Mit dem Löschen allein gab sich der Atomkraftgegner aber noch nicht zufrieden. Er wollte noch mehr erreichen, nämlich, dass die Ermittlungsbehörde im Nachhinein eingestehen müsste, die Speicherung sei rechtswidrig gewesen. Darauf beharrte sein Rechtsanwalt. Der Verwaltungsrichter machte den beiden für dieses Ansinnen wenig Hoffnung. Es gebe feste Kriterien für einen solchen Vorgang. Eines davon sei das Recht des Klägers auf Rehabilitierung. Im Rechtsgespräch machte der Richter deutlich, dass er dieses Kriterium nicht erfüllt sehe. Die Datei sei nur für den Polizeigebrauch bestimmt, es sei dem Kläger also keine öffentliche Ehrverletzung widerfahren. Die Gefahr der Wiederholung einer sah der Richter nicht als gegeben, da dazu das gleiche Ereignis wieder stattfinden müsste. „Von der Erklärung hätten sie doch nichts, außer der persönlichen Genugtuung", sagte der Richter. Letztlich einigten sich die Parteien auf eine Erledigungserklärung für die gelöschten Einträge. Bei den zwei noch bestehenden will der Kläger die Rechtswidrigkeit feststellen lassen.

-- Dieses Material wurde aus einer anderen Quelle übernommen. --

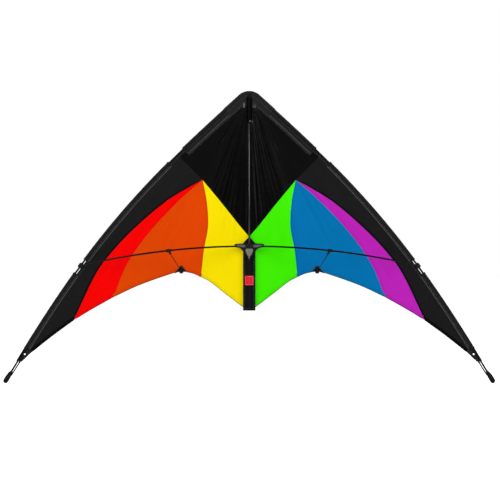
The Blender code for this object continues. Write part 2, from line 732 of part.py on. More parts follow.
class Bow:
    """The spreader's arc, from its socket in the centre fitting through the leading-edge connector."""

    def __init__(self):
        crossing = edge_offset(CONNECTOR_S, EDGE_TO_SPAR)
        self.inner = Vector((SOCKET_U + GAP, SPINE_Y, 0.0))
        self.outer = Vector((crossing[0], SPREADER_OUTER_Y, crossing[1]))
        chord = self.outer - self.inner
        self.along = chord.normalized()
        level = Vector((0, 1, 0)).cross(self.along).normalized()
        level = -level if level.z < 0 else level
        toward = (Vector((0, -1, 0)) - self.along * self.along.dot(Vector((0, -1, 0)))).normalized()
        tilt = math.radians(SPREADER_TILT)
        self.out = (level * math.cos(tilt) + toward * math.sin(tilt)).normalized()
        self.out = (self.out - self.along * self.out.dot(self.along)).normalized()
        half = chord.length / 2
        self.radius = (half * half + SPREADER_SAG**2) / (2 * SPREADER_SAG)
        self.centre = (self.inner + self.outer) / 2 - self.out * (self.radius - SPREADER_SAG)
        self.half_angle = math.asin(half / self.radius)

    def at(self, angle):
        return self.centre + self.out * (self.radius * math.cos(angle)) + self.along * (self.radius * math.sin(angle))

    def tangent(self, angle):
        return self.along * math.cos(angle) - self.out * math.sin(angle)

    def angle_at_u(self, u):
        angles = np.linspace(-self.half_angle, self.half_angle, 200)
        return float(np.interp(u, [self.at(a).x for a in angles], angles))


def spreader(wing, bow, finishes):
    """The bowed cross rod. Its pivot is the centre of its own arc, so that it slides out along itself."""
    home = pivot(wing.name("spreader_slide"), wing.turn([bow.centre])[0], wing.fold)
    end = bow.half_angle + SPREADER_STUB / bow.radius
    points = [bow.at(a) for a in np.linspace(-bow.half_angle, end, 25)]
    rod(wing.name("spreader_rod"), wing.turn(points), SPREADER_RADIUS, finishes["glass"], home, side=(0, 0, 1))


def fitting_arm(wing, bow, finishes):
    """The socket at each side of the centre fitting, which bends at its root when the wing folds."""
    tangent = bow.tangent(bow.angle_at_u((SOCKET_U + ARM_TIP_U) / 2))
    reach = ARM_TIP_U / tangent.x
    start = bow.inner - tangent * (SOCKET_U - 0.006)
    shape = [
        (0.0, 0.0044, 1.75, -0.0030),
        (0.009, 0.0044, 1.70, -0.0028),
        (0.016, 0.0044, 1.25, -0.0009),
        (0.022, ARM_TIP_RADIUS, 1.0, 0.0),
        (reach - 0.006, ARM_TIP_RADIUS, 1.0, 0.0),
    ]
    rings = []
    for far, radius, tall, drop in shape:
        centre = start + tangent * far + Vector((0, 0, drop))
        rings.append(ring(centre, tangent, radius, 16, squash=tall))
    arm = wing.add("fitting_arm", loft(rings), finishes["rubber"])
    bore = wing.cylinder("arm_bore", bow.inner - tangent * GAP, start + tangent * (reach + 0.01),
                         SPREADER_RADIUS + SLIDE_CLEARANCE)
    clear = wing.cylinder("arm_root", (0, FOLD_Y, -0.03), (0, FOLD_Y, 0.03), ARM_ROOT_RADIUS / math.cos(math.pi / 16))
    cut(arm, bore, clear)


def connector(wing, bow, finishes):
    """The leading-edge fitting: a block with one bore for the spar and one in front of it for the spreader."""
    spar = edge_offset(CONNECTOR_S, EDGE_TO_SPAR)
    along = edge_direction(CONNECTOR_S)
    inward = edge_inward(CONNECTOR_S)
    t = Vector((along[0], 0, along[1]))
    n = Vector((inward[0], 0, inward[1]))
    rings = []
    depths = ((CONNECTOR_FRONT_Y, 0.80), (CONNECTOR_FRONT_Y + 0.0015, 1.0), (CONNECTOR_BACK_Y - 0.0015, 1.0),
              (CONNECTOR_BACK_Y, 0.80))
    for y, share in depths:
        half_t, half_n = CONNECTOR_LENGTH / 2 * share, CONNECTOR_WIDTH / 2 * share
        corner = 0.0022 * share
        section = []
        for st, sn in ((1, 1), (-1, 1), (-1, -1), (1, -1)):
            pair = [(half_t - corner, half_n), (half_t, half_n - corner)]
            pair = pair if st * sn < 0 else pair[::-1]
            section += [(st * a, sn * b) for a, b in pair]
        rings.append([Vector((spar[0], y, spar[1])) + t * a + n * b for a, b in section])
    block = wing.add("edge_connector", loft(rings), finishes["rubber"])
    centre = Vector((spar[0], FOLD_Y, spar[1]))
    far = t * 0.02
    spar_bore = wing.cylinder("connector_spar_bore", centre - far, centre + far, SPAR_RADIUS + SLIDE_CLEARANCE)
    reach = bow.tangent(bow.half_angle) * 0.02
    rod_bore = wing.cylinder("connector_rod_bore", bow.outer - reach, bow.outer + reach, SPREADER_RADIUS + SLIDE_CLEARANCE)
    cut(block, spar_bore, rod_bore)


def standoff(wing, bow, finishes):
    """Clip, rod and foot of a stand-off, which turns about the spreader's own axis at the clip."""
    angle = bow.angle_at_u(STANDOFF_U * ACROSS)
    seat = bow.at(angle)
    axis = bow.tangent(angle)
    home = pivot(wing.name("standoff_swing"), wing.turn([seat])[0], wing.fold)
    foot_at = on_sail(spread(FOOT_UZ), -SAIL_THICKNESS / 2 - FOOT_OFF_SAIL)
    foot_at.y -= FOOT_RADIUS * 0.35
    down = (foot_at - seat).normalized()
    length = (foot_at - seat).length

    half = axis * (CLIP_LENGTH / 2)
    barrel_rings = [ring(seat - half, axis, CLIP_RADIUS, side=(0, 1, 0)), ring(seat + half, axis, CLIP_RADIUS, side=(0, 1, 0))]
    clip = wing.add("standoff_clip", loft(barrel_rings), finishes["rubber"], home)
    stem = wing.add("clip_stem", loft([ring(seat, down, CLIP_STEM_RADIUS, 12), ring(seat + down * (CLIP_RADIUS + CLIP_STEM_LENGTH),
                    down, CLIP_STEM_RADIUS * 0.8, 12)]), None, home)
    combine(clip, stem, "UNION")
    rod_start = seat + down * CLIP_HOLD
    cut(
        clip,
        wing.cylinder("clip_bore", seat - half * 1.5, seat + half * 1.5, SPREADER_RADIUS + SLIDE_CLEARANCE, home),
        wing.cylinder("clip_socket", rod_start - down * GAP, seat + down * 0.03, STANDOFF_RADIUS + GAP, home),
    )

    neck = 0.0050
    foot_back = foot_at - down * neck
    rod(wing.name("standoff_rod"), wing.turn([rod_start, foot_back]), STANDOFF_RADIUS, finishes["glass"], home)

    rings = []
    collar = 0.0105
    for far, radius in ((-collar, 0.0024), (-collar + 0.001, 0.0030), (-FOOT_RADIUS * 0.9, 0.0031)):
        rings.append(ring(foot_at + down * far, down, radius, 16))
    for k in range(1, 8):
        turn = math.pi * (0.16 + 0.84 * k / 8)
        rings.append(ring(foot_at - down * (FOOT_RADIUS * math.cos(turn)), down, FOOT_RADIUS * math.sin(turn), 16))
    foot = wing.add("standoff_foot", loft(rings), finishes["rubber"], home)
    seat_y = sail_y(*spread(FOOT_UZ)) - SAIL_THICKNESS / 2 - FOOT_OFF_SAIL
    here = spread(FOOT_UZ)
    slope_u = (sail_y(here[0] + 0.005, here[1]) - sail_y(here[0] - 0.005, here[1])) / 0.010
    slope_z = (sail_y(here[0], here[1] + 0.005) - sail_y(here[0], here[1] - 0.005)) / 0.010
    reach = 0.02
    corners = [(-reach, -reach), (reach, -reach), (reach, reach), (-reach, reach)]
    slab = []
    for back in (0.0, 0.03):
        slab.append([Vector((here[0] + a, seat_y + slope_u * a + slope_z * b + back, here[1] + b)) for a, b in corners])
    trim = wing.add("foot_trim", loft(slab), None, home)
    socket = wing.cylinder("foot_socket", foot_back + down * GAP, foot_at - down * 0.03, STANDOFF_RADIUS + GAP, home)
    cut(foot, trim, socket)
    return length - CLIP_HOLD - neck


def foot_patch(wing, finishes):
    """The reinforcement on the trailing edge under the stand-off's foot."""
    foot = spread(FOOT_UZ)
    left = straight(foot + (-0.0020, 0.0165), foot + (-0.0165, -0.0010), 4)
    right = straight(foot + (0.0020, 0.0165), foot + (0.0165, -0.0035), 4)
    top = straight(left[0], right[0], 5)
    bottom = straight(left[-1], right[-1], 5)
    for j, lift in enumerate((0.0, 0.0022, 0.0030, 0.0022, 0.0)):
        bottom[j] = bottom[j] + np.array([0.0, lift - 0.0005])
    grid = panel_grid(left, right, top, bottom)
    wing.add("foot_patch", thin_shell(grid, 0.0005, SAIL_THICKNESS / 2 + 0.0014), finishes["webbing"])


def wing_tip(wing, finishes):
    """Webbing tab with its eyelet, the cap on the spar's end and the bungee that pulls the sail to it."""
    end = SAIL_END_S
    start = end - (end - SLEEVE_END_S) * TIP_PATCH_SHARE
    inner, outer = BAND_LOWER - 0.002, 0.0005
    corners = [
        edge_offset(start, outer),
        edge_offset(start, BAND_LOWER),
        edge_offset(end, inner),
        edge_offset(end + TIP_PATCH_SKEW, outer),
    ]
    rings = [[Vector((p[0], y, p[1])) for p in corners] for y in TIP_PATCH_Y]
    patch = wing.add("tip_tab", loft(rings), finishes["webbing"])
    hole_s = s_at_height(EYELET_Z)
    hole = edge_offset(hole_s, EYELET_INWARD)
    middle_y = sum(TIP_PATCH_Y) / 2
    centre = Vector((hole[0], middle_y, hole[1]))
    deep = Vector((0, 0.01, 0))
    cut(patch, wing.cylinder("tab_hole", centre - deep, centre + deep, EYELET_HOLE + 0.0011 + GAP))
    # The eyelet: a barrel through the tab with a flange on each face.
    face = (TIP_PATCH_Y[1] - TIP_PATCH_Y[0]) / 2 + GAP
    rims, bores = [], []
    profile = ((-face - 0.0005, EYELET_RADIUS - 0.0006), (-face, EYELET_RADIUS), (-face, EYELET_HOLE + 0.0009),
               (face, EYELET_HOLE + 0.0009), (face, EYELET_RADIUS), (face + 0.0005, EYELET_RADIUS - 0.0006))
    for y, radius in profile:
        point = centre + Vector((0, y, 0))
        rims.append(ring(point, (0, 1, 0), radius, 16, side=(0, 0, 1)))
        bores.append(ring(point, (0, 1, 0), EYELET_HOLE, 16, side=(0, 0, 1)))
    wing.add("tip_eyelet", hollow_loft(rims, bores), finishes["metal"])

    mouth2 = edge_offset(TIP_CAP_S, EDGE_TO_SPAR)
    direction = edge_direction(TIP_CAP_S)
    away = Vector((direction[0], 0, direction[1]))
    mouth = Vector((mouth2[0], FOLD_Y, mouth2[1]))
    home = pivot(wing.name("tip_cap_slide"), wing.turn([mouth])[0], wing.fold)
    closed = wing.turn([mouth + away * TIP_CAP_LENGTH])[0]
    back = wing.turn([-away])[0]
    cup(wing.name("tip_cap"), closed, back, TIP_CAP_RADIUS, SPAR_RADIUS + SLIDE_CLEARANCE, TIP_CAP_LENGTH, TIP_CAP_BORE,
        finishes["vinyl"], home)

    inward = edge_inward(TIP_CAP_S)
    inside = Vector((inward[0], 0, inward[1]))
    finish_at = mouth + inside * TIP_CAP_RADIUS * 0.72 - away * GAP
    tied_at = BAND_LOWER - 0.0045
    lower = TIP_PATCH_SKEW * (inner - tied_at) / (inner - outer)
    tab_end = edge_offset(end + lower + 2 * GAP, tied_at)
    begin_at = Vector((tab_end[0], middle_y, tab_end[1]))
    bend = (begin_at + finish_at) / 2 + inside * 0.0010
    points = []
    for t in np.linspace(0, 1, 9):
        points.append(begin_at * (1 - t) ** 2 + bend * (2 * t * (1 - t)) + finish_at * t**2)
    rod(wing.name("tip_bungee"), wing.turn(points), BUNGEE_RADIUS, finishes["cord"], wing.fold, sides=8)


def main():
    clear_scene()
    finishes = {
        "black sail": material("black ripstop", BLACK, 0.55),
        "sleeve": material("sleeve cloth", DARK_GREY, 0.6),
        "webbing": material("black webbing", DARK_GREY, 0.8),
        "glass": material("black fibre rod", BLACK, 0.35),
        "rubber": material("moulded rubber", GREY, 0.6),
        "vinyl": material("black vinyl cap", BLACK, 0.45),
        "metal": material("plated metal", METAL, 0.3, 1.0),
        "label": material("red woven label", (0.70, 0.02, 0.03), 0.8),
        "cord": material("black elastic cord", BLACK, 0.8),
    }
    for side, colours in PANEL_COLOURS.items():
        for place, colour in colours.items():
            finishes[place + " " + side] = material(PANEL_NAMES[side][place], colour, 0.5)
    spine_pieces(finishes)
    nose_pocket(finishes)
    centre_fitting(finishes)
    tail_strip(finishes)
    woven_label(finishes)
    bow = Bow()
    for side in ("left", "right"):
        wing = Wing(side)
        sail_panels(wing, finishes)
        sleeves(wing, finishes)
        spars(wing, finishes)
        fitting_arm(wing, bow, finishes)
        connector(wing, bow, finishes)
        spreader(wing, bow, finishes)
        standoff(wing, bow, finishes)
        foot_patch(wing, finishes)
        wing_tip(wing, finishes)


main()
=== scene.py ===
"""The looks of a two-line sport delta kite: cloth, seams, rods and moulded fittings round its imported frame.

Right is +X, the nose is +Z and the flyer stands at -Y. Everything is in metres.
"""

import json
import math

import bmesh
import bpy
import numpy as np
from mathutils import Matrix, Vector


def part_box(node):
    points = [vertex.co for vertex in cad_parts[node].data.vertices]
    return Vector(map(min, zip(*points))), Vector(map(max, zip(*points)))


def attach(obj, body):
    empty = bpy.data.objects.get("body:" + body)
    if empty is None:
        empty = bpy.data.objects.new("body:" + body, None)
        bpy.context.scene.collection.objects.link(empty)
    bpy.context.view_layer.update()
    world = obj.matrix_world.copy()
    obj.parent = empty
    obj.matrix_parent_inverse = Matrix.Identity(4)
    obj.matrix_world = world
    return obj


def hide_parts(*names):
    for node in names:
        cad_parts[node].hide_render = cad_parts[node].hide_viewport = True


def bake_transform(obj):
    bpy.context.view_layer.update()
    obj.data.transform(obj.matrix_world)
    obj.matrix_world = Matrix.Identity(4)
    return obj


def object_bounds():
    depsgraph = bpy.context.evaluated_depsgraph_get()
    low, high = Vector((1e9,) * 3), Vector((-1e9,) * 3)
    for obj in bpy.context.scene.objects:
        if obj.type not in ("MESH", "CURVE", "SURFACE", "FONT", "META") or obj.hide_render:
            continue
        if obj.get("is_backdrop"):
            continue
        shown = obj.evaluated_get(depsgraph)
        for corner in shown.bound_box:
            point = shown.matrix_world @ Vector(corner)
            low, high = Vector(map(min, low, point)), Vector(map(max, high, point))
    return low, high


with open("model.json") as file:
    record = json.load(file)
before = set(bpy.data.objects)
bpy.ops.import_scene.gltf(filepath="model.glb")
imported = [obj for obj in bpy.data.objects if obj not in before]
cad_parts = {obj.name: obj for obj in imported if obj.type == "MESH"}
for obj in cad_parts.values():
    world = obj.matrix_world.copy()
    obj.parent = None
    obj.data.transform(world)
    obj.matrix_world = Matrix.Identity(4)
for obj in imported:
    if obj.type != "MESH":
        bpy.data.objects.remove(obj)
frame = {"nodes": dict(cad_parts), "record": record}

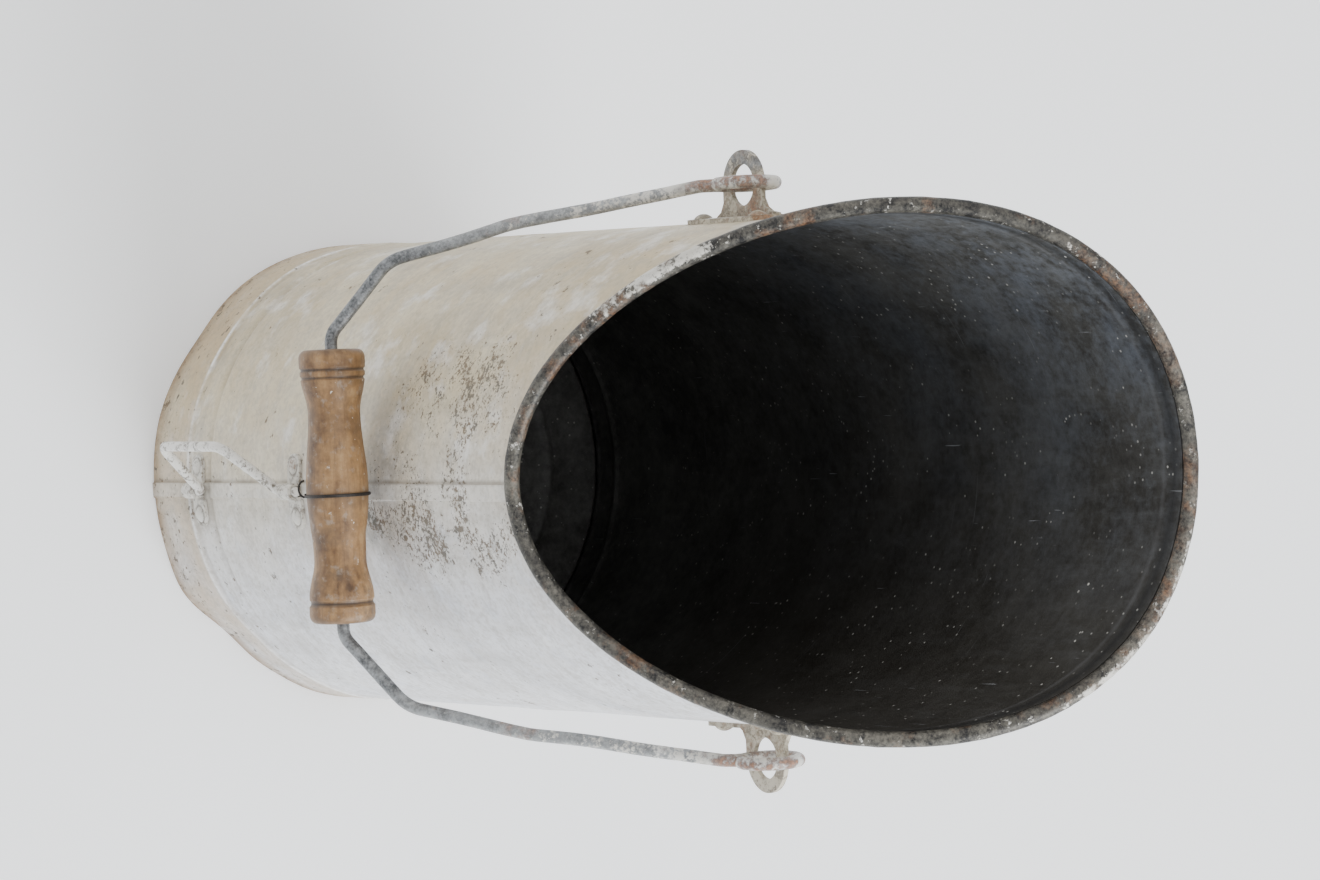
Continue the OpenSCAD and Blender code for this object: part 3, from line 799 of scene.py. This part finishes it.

Richter gibt LKA einen Rat mit
Dem Landeskriminalamt gab der Vorsitzende Richter am Rande einen Rat mit auf den Weg. Man möge doch erwägen, die Formulare zu überarbeiten. Auf dem für die Verhandlung vorgelegten Papier habe er Kästchen entdeckt, die zur Klassifizierung der Beschuldigten diene. „Da heißt es politischer Überzeugungstäter oder Sexualstraftäter. Das ist natürlich nicht gut. Wenn sie ermitteln, dann handelt es sich allenfalls um Verdächtige", so der Richter.
Das Urteil wird binnen zweier Wochen an die beiden Parteien geschickt.